As we speak, in the University of Hyderabad, the student community is commemorating Rohit Vemula. When we go through the history of reading, engaging with Ambedkar within the academic spaces, we can see that often the marginalised community had to suffer a lot. How do you make sense of this branding of being a factionalist and the stereotyping of students who engage with Ambedkar in a larger sense?

The most important thing to remember about the relationship between anti-caste thought and anti-colonial thought is that anti-caste thought was always seen as utterly revolutionary. In fact, it was always considered to be a revolutionary supplement to anti-colonial politics. You could become an anti-caste thinker, as Ambedkar was. You could become a constitutionalist, as Ambedkar was, but broadly the relationship between anti-caste revolutionary traditions and the anti-colonial traditions was always going to be one of dominance. This means that the broader thrust of anti-colonial political thought was always configured around or scaffolded by a desire for dominance. The dominant thrust of anti-colonial politics was always shaped and fueled by a desire for national sovereignty. The desire for human freedom, which is to say a freedom beyond and in excess of national sovereignty, was the province of the anti-caste revolutionary tradition.

At a given moment in which this tradition came to question the dominant concerns of anti-colonial thought, anti-caste politics became something of a supplement to nationalist narratives. It seemed like, to critique caste is to create the conditions for a social critique of the nation form, not a political critique of nationalism itself. But Ambedkar's anti-caste thought is marked by a distinctive, radical conception of the political. This is not simply a reformist agenda. Ambedkar is not simply pursuing a reformist agenda. He's mounting and creating the conditions of a political critique of the nation form, of sovereignty, of power, and the way this power works and insinuates itself through caste. So once you have a thinker like Ambedkar who creates a vocabulary, or at least who strives to create a vocabulary for a political critique of the nation form, the only response that nationalism has to offer is to consign it through an act of condescension, is to consign it to the realm of the factional. Ambedkar's political judgement is deemed to be a factional judgement. Much of how we see students' movements, anti-caste mobilisations today designated as or deemed to be or described as factional comes from that original crime of Indian nationalism. The fundamental mistake of Indian nationalism was failing to recognize Ambedkar's ideas on politics, his criticism of national sovereignty, and most importantly, his views on human freedom.

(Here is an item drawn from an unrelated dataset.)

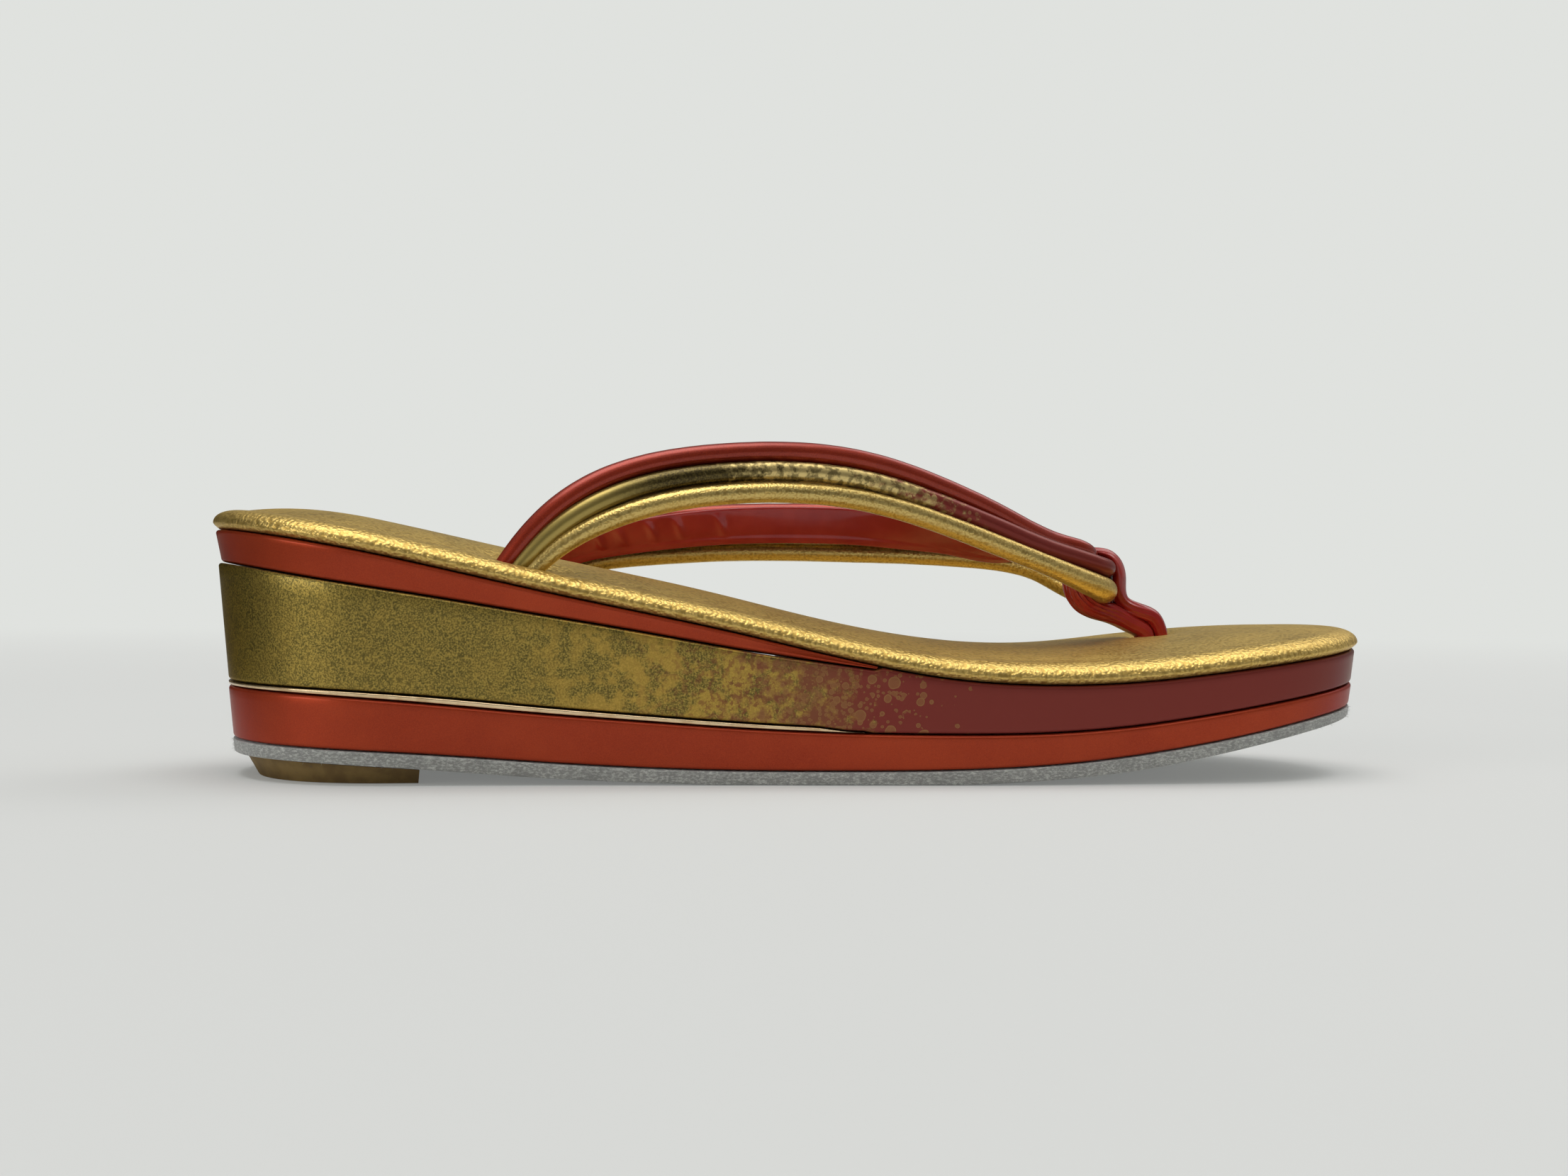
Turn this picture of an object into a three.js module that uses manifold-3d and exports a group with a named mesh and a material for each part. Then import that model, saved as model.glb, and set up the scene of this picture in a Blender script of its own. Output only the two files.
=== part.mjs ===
// A zori sandal: a wedge sole of five coloured layers under a padded insole, and a V-shaped strap
// of three padded rolls on a lining, held at the toe by a loop.
// Millimetres, +Z up. X runs from heel (-) to toe (+), Y across. The sandal stands on Z = 0 with
// the origin under the middle of its length. Tables give places as a distance from the heel end.

import * as THREE from 'three';
import { mergeVertices } from 'three/addons/utils/BufferGeometryUtils.js';
import Module from 'manifold-3d';

const wasm = await Module();
wasm.setup();

// Driving dimensions of the sole
const LENGTH = 240;
const BALL_HALF_WIDTH = 41;
const HEEL_HALF_WIDTH = 34.5;
const BALL_AT = 168;
const HEEL_AT = 48;
const TOE_ROUND = { length: 47, power: 2.25 };
const HEEL_ROUND = { length: 34, power: 2.2 };
const GAP = 0.3;
const LEDGE = 0.6;
const SIDE_TAPER = 0.09;
const EDGE_ROUND = 0.7;
const TOP_WEDGE_UNDERCUT = 0.5;
const TOP_WEDGE_END = 126;
const STRIP_END = 124;
const PLAN_STEPS = 34;
const STEP_WIDTH = 0.02;

// Driving dimensions of the insole cushion and the heel tap
const RIM_HEIGHT = 4.4;
const RIM_WIDTH = 6;
const DOME_POWER = 2.5;
const LIP = { height: 1.2, tuck: 1.2 };
const TAP = { to: 39.5, inset: 7, bevel: 2.4 };

// Driving dimensions of the strap and the toe loop
const ROLL_SIDES = 10;
const ROLL_STEPS = 30;
const ROLL_GAP = 0.36;
const LINING = { width: 8.4, wall: 1.1, gap: 0.55 };
const ANCHOR_DEPTH = 3.2;
const LOOP_SIDES = 12;
const LOOP_STEPS = 44;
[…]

As always being something other than nationalism. It was always the other heading. It was always the other of nationalist thought and in that sense, Ambedkar has a paradoxical effect on nationalist and anti-colonial thought. On the one hand, he's the only thinker of universalism. On the other hand, he is supposed to be a profoundly factional thinker. I would say that Dalit and anti-caste student organisations, that are today carrying on that critical work of critiquing our obsession with nationalism are actually, precisely because they're deemed factional, are carrying forward that legacy of revolutionary thought in India.

In a lot of instances you have addressed and have spoken about Ambedkar. According to you what is annihilation? What meaning did it hold for Ambedkar? How do you position this in the context of the Gandhi-Ambedkar debate, particularly on caste?

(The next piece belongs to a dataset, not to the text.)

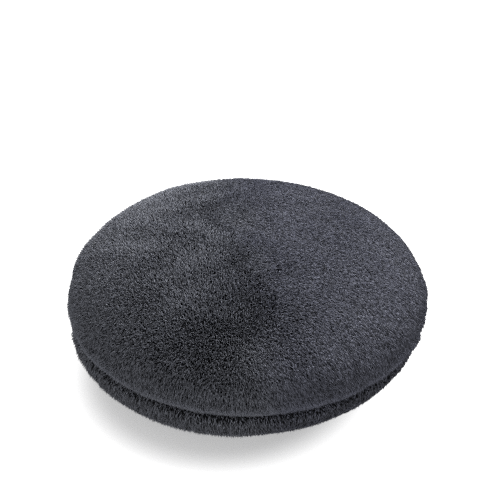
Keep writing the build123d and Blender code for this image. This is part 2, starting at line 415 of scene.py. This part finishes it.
def runCloth(cloth, heldPoints):
    held = cloth.vertex_groups.new(name="held")
    held.add(heldPoints, 1.0, "REPLACE")
    modifier = cloth.modifiers.new("stuffing", "CLOTH")
    settings = modifier.settings
    settings.quality = stuffing["quality"]
    settings.mass = stuffing["clothMass"]
    settings.tension_stiffness = stuffing["stretch"]
    settings.compression_stiffness = stuffing["stretch"]
    settings.bending_stiffness = stuffing["bend"]
    settings.air_damping = stuffing["airDamping"]
    settings.use_pressure = True
    settings.uniform_pressure_force = stuffing["pressure"]
    settings.shrink_min = -stuffing["spareCloth"]
    settings.vertex_group_mass = "held"
    settings.effector_weights.gravity = 0
    modifier.point_cache.frame_start = 1
    modifier.point_cache.frame_end = stuffing["frames"]
    for frameNumber in range(1, stuffing["frames"] + 1):
        bpy.context.scene.frame_set(frameNumber)
    shaped = cloth.evaluated_get(bpy.context.evaluated_depsgraph_get()).to_mesh()
    return readPoints(shaped.vertices, "co"), readPoints(shaped.vertex_normals, "vector")


def stuffed(name, grid, low):
    # the grid is rings by segments by xyz, and comes back as the simulation leaves it
    ringCount, count, _ = grid.shape
    faces = ringFaces(ringCount, count)
    mesh = bpy.data.meshes.new("stuffing")
    mesh.from_pydata(grid.reshape(-1, 3).tolist(), [], faces if low else [f[::-1] for f in faces])
    cloth = bpy.data.objects.new("stuffing", mesh)
    bpy.context.scene.collection.objects.link(cloth)
    heldPoints = []
    for ring in range(ringCount):
        beside = ring >= ringCount - stuffing["heldRings"]
        foot = low and grid[ring, 0, 2] < stuffing["heldBelow"]
        if ring == 0 or beside or foot:
            heldPoints.extend(range(ring * count, (ring + 1) * count))
    places, normals = runCloth(cloth, heldPoints)
    bpy.data.objects.remove(cloth)
    bpy.data.meshes.remove(mesh)
    bpy.context.scene.frame_set(1)
    normals = normals.reshape(grid.shape)
    out = ((places.reshape(grid.shape) - grid) * normals).sum(2, keepdims=True)
    print(name, "stuffed: moved out by", round(float(out.mean() * 1000), 2), "mm")
    furthest = np.where(out > 0, stuffing["furthestOut"], stuffing["furthestIn"])
    return grid + normals * furthest * np.tanh(out / furthest)


def outsideInsert(grid):
    # the cover lies over the insert: no point of it sinks into the casing
    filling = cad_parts["fibre_filling"]
    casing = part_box("insert_case_top")[1].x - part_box("fibre_filling")[1].x
    tree = BVHTree.FromObject(filling, bpy.context.evaluated_depsgraph_get())
    toFilling = filling.matrix_world.inverted()
    points = grid.reshape(-1, 3).copy()
    moved = 0
    for k, point in enumerate(points):
        place, normal, _, _ = tree.find_nearest(toFilling @ Vector(point))
        place = filling.matrix_world @ place
        normal = (filling.matrix_world.to_3x3() @ normal).normalized()
        short = casing + cover["insertGap"] - (Vector(point) - place).dot(normal)
        if short > 0:
            points[k] += np.array(normal) * short
            moved += 1
    print("points held off the insert:", moved)
    return points.reshape(grid.shape)


def makePanel(name, low):
    # the outer surface, the hem turned in at the seam, and the inner surface back to the middle
    ringsOf = lowerRings if low else upperRings
    depth = cover["lowerPileDepth"] if low else cover["pileDepth"]
    side = -1 if low else 1
    count = cover["segments"]
    outer = ringsOf(depth + stuffing["inset"])
    hemEdge = form["seamHeight"] + side * form["hemHeight"]
    hem = [(form["hemRadius"], form["seamHeight"], side), (form["hemRadius"], hemEdge, 0)]
    inner = ringsOf(depth + cover["backingThickness"])
    inner = [r for r in inner if (r[1] - hemEdge) * side > cover["hemClear"]]
    within = hem + inner[::-1]
    grid = stuffed(name, np.array([ringPoints(ring, low) for ring in outer]), low)
    vertices = [tuple(point) for point in outsideInsert(grid).reshape(-1, 3)]
    for ring in within:
        vertices.extend(ringPoints(ring, low))
    ringCount = len(outer) + len(within)
    faces = ringFaces(ringCount, count)
    for ring in (0, ringCount - 1):
        pole = len(vertices)
        middle = sum((Vector(vertices[ring * count + k]) for k in range(count)), Vector()) / count
        vertices.append(tuple(middle))
        for k in range(count):
            a, b = ring * count + k, ring * count + (k + 1) % count
            faces.append((pole, b, a) if ring == 0 else (pole, a, b))
    mesh = bpy.data.meshes.new(name)
    mesh.from_pydata(vertices, [], [f if low else f[::-1] for f in faces])
    mesh.shade_smooth()
    mesh.materials.append(backing.material)
    panel = bpy.data.objects.new(name, mesh)
    bpy.context.scene.collection.objects.link(panel)
    return panel, (len(outer) - 1) * count


upperPanel, upperFaces = makePanel("upper_panel_backing", False)
lowerPanel, lowerFaces = makePanel("lower_panel_backing", True)
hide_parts("cover_top_panel")
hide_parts("cover_bottom_panel")
for panel in (upperPanel, lowerPanel):
    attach(panel, "cushion")
print("panels made")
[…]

Annihilation for Ambedkar is three main things. First and foremost it’s a force. It's an act of force made political. It is the ability of thought to break out of the systems and the mechanisms, or as Ambedkar might say, the machine of enslavement that is spun around and woven around a web of human consciousness. So for Ambedkar, annihilation is the word of unconditional force, which is why he uses annihilation, not destruction. In fact, in annihilation of caste, he uses the word destruction. Yet the word in the title, which is annihilation, never appears in the text and that has something to do with how he wants to keep that force almost pure, almost uncontaminated. In fact, more than that, he wants to keep it unconditional. So first and foremost, Ambedkar understands annihilation as force made political, as force that now belongs to the weakest, as force that is now an inalienable attribute of the oppressed.

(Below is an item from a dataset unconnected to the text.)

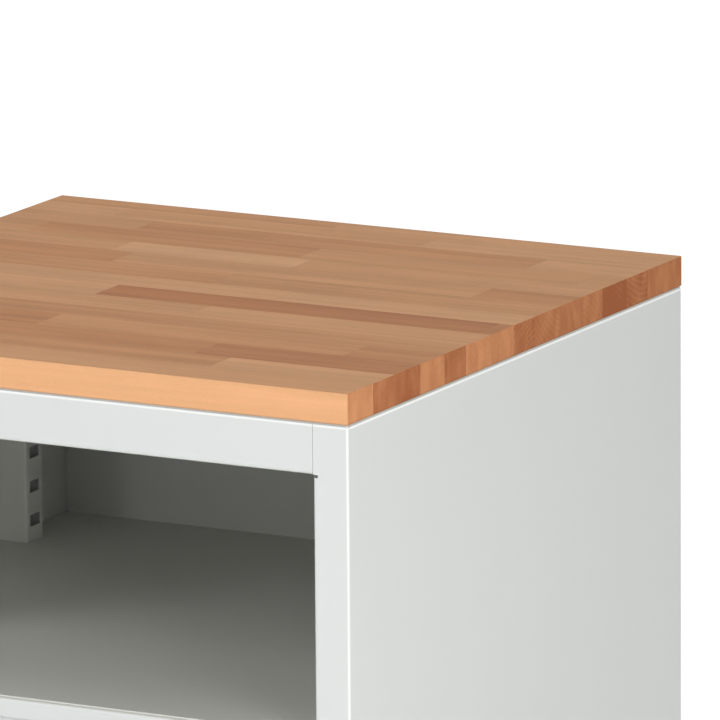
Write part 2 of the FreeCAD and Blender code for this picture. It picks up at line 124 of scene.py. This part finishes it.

The second is annihilation as rejection. For Ambedkar, annihilation is the rejection of the word as it is. Remember, annihilation comes from the same word as nihilism, as nothingness. There's a long conversation that we can have on Ambedkar's relationship to the nihilist tradition, to the tradition of nothingness and shunyata. I've written about that elsewhere. For now, what we need to remember is that for Ambedkar, annihilation is not simply a destructive force. It is a moral force that allows the oppressed to stand on their own feet and reject untruth. Remember, the epigraph of annihilation of caste is a tribute and a homage to the notion of truth. So one of the things that annihilation of caste does and one of the things that this concept does is it allows Ambedkar to reject the world as it is, the world of graded inequalities and disparities. 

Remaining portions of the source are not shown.